The 10^-6 Trap: Defeating Quantitative Pitfalls

In physical chemistry, a single unit conversion error can decimate your score on high-tariff mathematical questions. The absolute most common error highlighted in examiner reports is the failure to convert volumes correctly in the ideal gas equation: \( pV = nRT \).

When calculating \( pV = nRT \), remember that pressure \( p \) must be in Pascals (\( \text{Pa} \)), temperature \( T \) must be in Kelvin (\( \text{K} \)), and volume \( V \) must be in cubic meters (\( \text{m}^3 \)). If the question provides a volume in \( \text{cm}^3 \), you must convert it to \( \text{m}^3 \) by multiplying by \( 10^{-6} \) (not \( 10^{-3} \)). If the volume is in \( \text{dm}^3 \), multiply by \( 10^{-3} \). Double-check your substitutions before punching them into your calculator.

Another area where top scorers stand out is in retaining intermediate values. If you are calculating a Born-Haber cycle, a buffer's pH, or a titration percentage purity, never round numbers on your page to 2 or 3 significant figures and then reuse those rounded values for subsequent steps. This introduces rounding propagation errors. Store the exact value in your calculator’s memory registers and do your rounding only at the very final step, aligning your precision with the least precise data provided in the question.

Level of Response (LoR) Questions: The 6-Mark Masterclass

OCR chemistry exams feature highly structured, asterisked (*) questions worth 6 marks. These are assessed holistically using a grid of three scientific levels (Level 1, 2, and 3) coupled with a "communication" modifier. To secure a Level 3 (5-6 marks), your answer must address all required scientific strands with logical, clear, and unambiguous reasoning.

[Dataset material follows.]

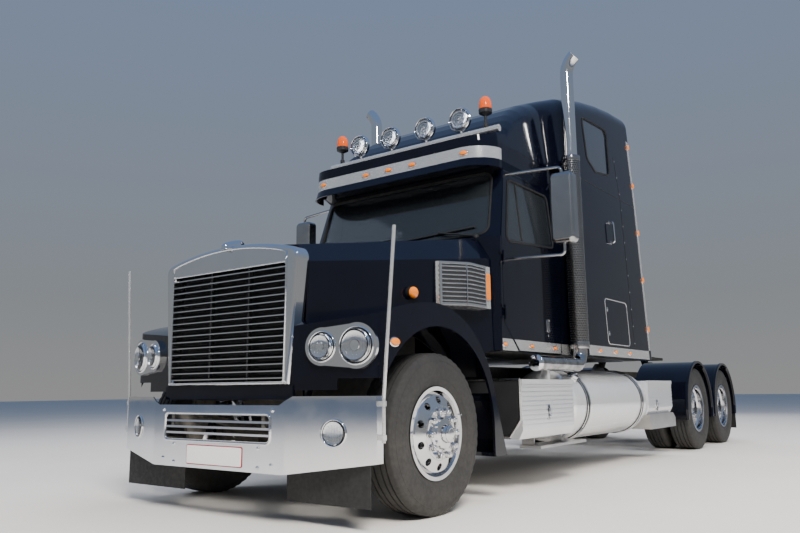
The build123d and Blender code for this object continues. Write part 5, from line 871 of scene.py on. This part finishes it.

When tackling an unknown organic compound identification question (like those in H432/02 or H432/03), organize your page into three distinct columns or bulleted sections corresponding to the evidence classes:

1. Empirical & Molecular Formula: Clearly write out your calculation: \( \text{C} : \text{H} : \text{O} \) percentages divided by their respective molar masses, then divided by the smallest ratio to find the empirical formula. Link this to the mass spectrum molecular ion peak (\( m/z \)) to prove the molecular formula.
2. Spectroscopic Analysis: Quote specific wavenumbers from your Data Sheet. Don't just say "it has a carbonyl." Write: "Peak at ~1700 \( \text{cm}^{-1} \) indicates \( \text{C}=\text{O} \) carbonyl stretch." For \( ^1\text{H} \) or \( ^{13}\text{C} \) NMR, list the chemical shifts, splitting patterns (singlet, doublet, triplet, quartet, multiplet), integration values, and specifically state the corresponding adjacent environments (using the \( n+1 \) rule).
3. Structure and Justification: Draw the final structure clearly. Make sure all valencies are correct. If it is an ester, show the complete connectivity. Label which protons correspond to which NMR peaks.

If your final structure is wrong but your working is beautifully laid out, you can still achieve a high Level 2 (4 marks) via error-carried-forward (ECF). If your work is an unreadable jumble of numbers, even a correct final structure may only score 1 or 2 marks.

Curly Arrow Choreography: Flawless Mechanisms

In organic chemistry, examiners are incredibly strict about curly arrows. A curly arrow represents the movement of a pair of electrons. Therefore, it must start and end in highly precise locations:

• The Origin: Arrows must start either from a clearly drawn lone pair (e.g., the lone pair on the carbon of a cyanide ion \( :\text{CN}^- \)) or directly from the center of a covalent bond or \( \pi \)-bond (e.g., the double bond of an alkene). Never draw an arrow originating from an element's atomic symbol.
• The Destination: The head of the arrow must point directly to the atom that is accepting the electron pair (e.g., the \( \delta^+ \) carbon of a carbonyl group) or directly to a bond being broken.
• Electrophilic Substitution Intermediates: When drawing the carbocation intermediate of benzene substitution, the "horseshoe" positive ring must cover at least 4 of the 6 carbon atoms and must have its gap pointing directly towards the carbon atom that has reacted (the \( sp^3 \) hybridized carbon bonded to both the hydrogen and the new electrophile).

What Top Scorers Do Differently

• They write down the units of constants: When calculating a rate constant \(k\) or equilibrium constant \(K_c\) / \(K_p\), top scorers do not guess the units. They write out the full algebraic expression with units (e.g., \( \frac{[\text{mol dm}^{-3}]}{[\text{mol dm}^{-3}]^2} \)), cancel them out systematically, and check for fractional or negative powers.
• They watch out for stoichiometry scaling: In Born-Haber cycles for dihalides like \( \text{BaI}_2 \), they remember to double the atomisation enthalpy of iodine and double the first electron affinity of iodine, as there are two moles of gaseous iodide ions forming the lattice.
• They do not confuse thermodynamics with kinetics: If asked why a highly feasible reaction (negative Gibbs free energy change \( \Delta G \)) does not occur at room temperature, they state that the reaction has a very high activation energy, which makes the rate of reaction extremely slow, rather than claiming the reaction is not feasible.
• They master buffer assumptions: In buffer calculations, they account for the neutralization step. Adding strong base to a weak acid reduces the weak acid's concentration and increases the conjugate base's concentration by the moles of base added. They write down the final concentrations of both species before substituting into the \( K_a \) expression.